• [What is required]
Check each line of the data below for the word "axes", then extract the ones that have it.

Entries with parts and joints
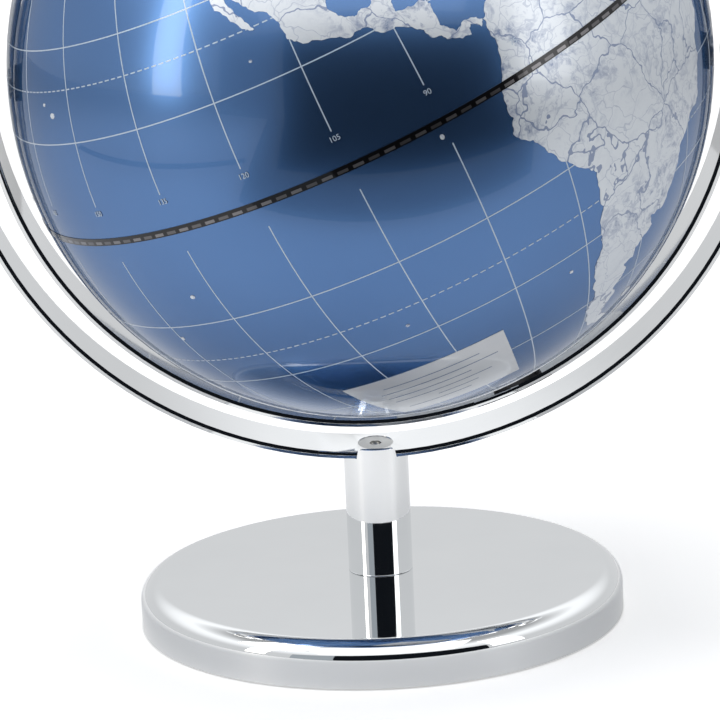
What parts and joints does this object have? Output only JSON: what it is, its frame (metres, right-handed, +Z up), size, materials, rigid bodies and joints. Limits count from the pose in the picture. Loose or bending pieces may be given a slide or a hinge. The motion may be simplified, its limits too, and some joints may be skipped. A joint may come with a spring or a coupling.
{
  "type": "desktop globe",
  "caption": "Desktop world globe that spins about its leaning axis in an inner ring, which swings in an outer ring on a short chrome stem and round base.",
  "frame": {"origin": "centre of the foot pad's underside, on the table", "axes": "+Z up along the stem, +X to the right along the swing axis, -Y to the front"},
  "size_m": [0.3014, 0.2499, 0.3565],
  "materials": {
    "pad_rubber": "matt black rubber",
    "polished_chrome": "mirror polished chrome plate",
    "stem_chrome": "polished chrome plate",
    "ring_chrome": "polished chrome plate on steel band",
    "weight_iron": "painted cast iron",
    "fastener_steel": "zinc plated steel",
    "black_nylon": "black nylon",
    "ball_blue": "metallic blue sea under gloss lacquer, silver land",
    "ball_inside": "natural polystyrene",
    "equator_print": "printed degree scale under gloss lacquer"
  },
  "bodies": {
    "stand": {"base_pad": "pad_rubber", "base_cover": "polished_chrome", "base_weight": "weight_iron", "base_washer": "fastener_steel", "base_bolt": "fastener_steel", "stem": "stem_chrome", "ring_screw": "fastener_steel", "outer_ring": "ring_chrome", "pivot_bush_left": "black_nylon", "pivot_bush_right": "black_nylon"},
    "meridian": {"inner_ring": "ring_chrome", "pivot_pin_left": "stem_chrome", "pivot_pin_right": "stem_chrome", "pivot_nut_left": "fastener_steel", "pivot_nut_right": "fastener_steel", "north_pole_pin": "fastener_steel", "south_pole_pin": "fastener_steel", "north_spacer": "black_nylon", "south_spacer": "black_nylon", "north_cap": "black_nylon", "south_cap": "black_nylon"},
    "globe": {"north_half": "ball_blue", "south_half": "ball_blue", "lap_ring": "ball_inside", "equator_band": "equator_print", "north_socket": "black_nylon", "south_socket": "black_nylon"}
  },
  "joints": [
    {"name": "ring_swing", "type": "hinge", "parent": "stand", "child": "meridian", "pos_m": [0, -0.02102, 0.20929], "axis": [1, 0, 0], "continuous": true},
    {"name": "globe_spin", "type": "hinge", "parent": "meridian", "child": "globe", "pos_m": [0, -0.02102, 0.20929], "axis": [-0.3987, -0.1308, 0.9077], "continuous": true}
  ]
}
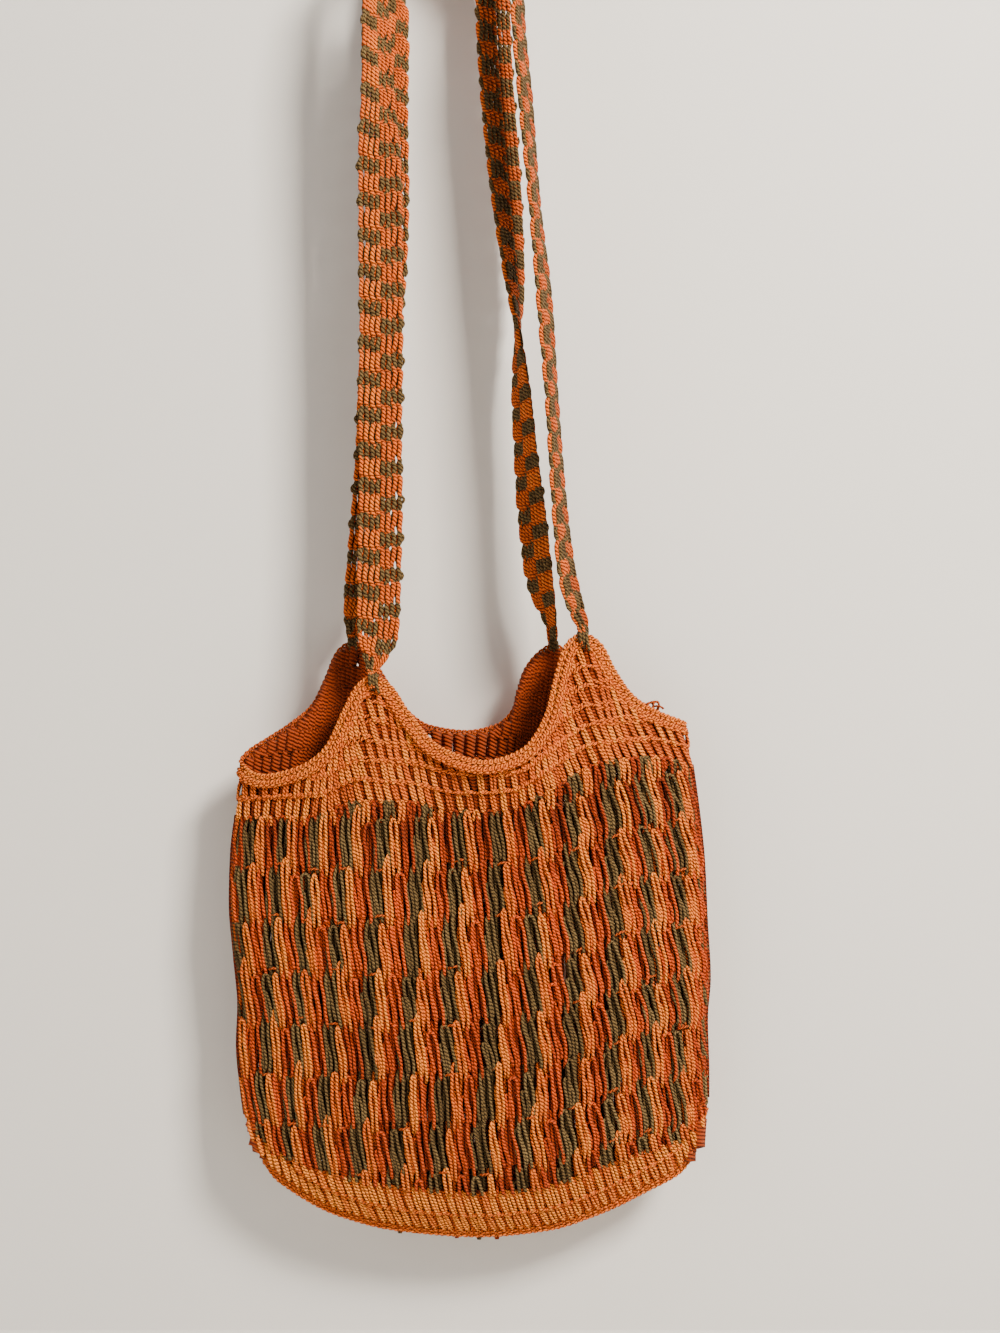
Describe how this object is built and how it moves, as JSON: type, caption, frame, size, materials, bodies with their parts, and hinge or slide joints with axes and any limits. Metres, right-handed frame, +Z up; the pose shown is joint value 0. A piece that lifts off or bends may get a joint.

• [Output]
  "frame": {"origin": "centre of the foot pad's underside, on the table", "axes": "+Z up along the stem, +X to the right along the swing axis, -Y to the front"},
Describe how this object is built and how it moves, as JSON: type, caption, frame, size, materials, bodies with their parts, and hinge or slide joints with axes and any limits. Metres, right-handed frame, +Z up; the pose shown is joint value 0. A piece that lifts off or bends may get a joint.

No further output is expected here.